The H&M and Volvo shares, two of the fund’s more significant holdings, contributed to the losses in December. H&M has continued to present surprisingly weak sales, leading to question marks about the company’s management. We are not aware of any analyst with a buy recommendation at the moment. This in itself could suggest an upturn for the stock. Other factors that point to the share having passed the worst are the strong financial position, big profits and a high dividend yield.

Cevian’s sale of its holding in Chinese Geely led to a downturn for Volvo’s stock. Otherwise the share has performed excellently throughout the year. It is currently tricky to assess what effects the change of ownership could have on the company’s future performance. The business seems to be doing well right now and its Chinese owners appear to be having greater success with Volvo Cars than its previous US and Swedish owners managed, although under different market conditions.

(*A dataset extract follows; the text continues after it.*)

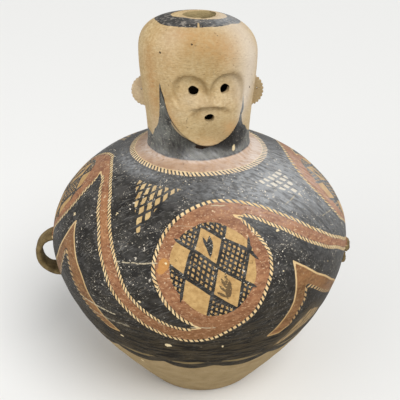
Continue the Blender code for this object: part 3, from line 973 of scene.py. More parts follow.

The portfolio remained largely unchanged this month. We upped our stake in NCC, which we believe was punished too hard over the autumn. This was financed with a reduction in Dometic, a stock that ended the year on a high following strong earnings reports and a promising acquisition in the USA.

In all, we believe there is reason to look to 2018 with confidence given that some of the fund’s major holdings have been down-valued too far in 2017. The economy is expected to remain reasonable and interest rates do not look set to take any large upward movements for the time being.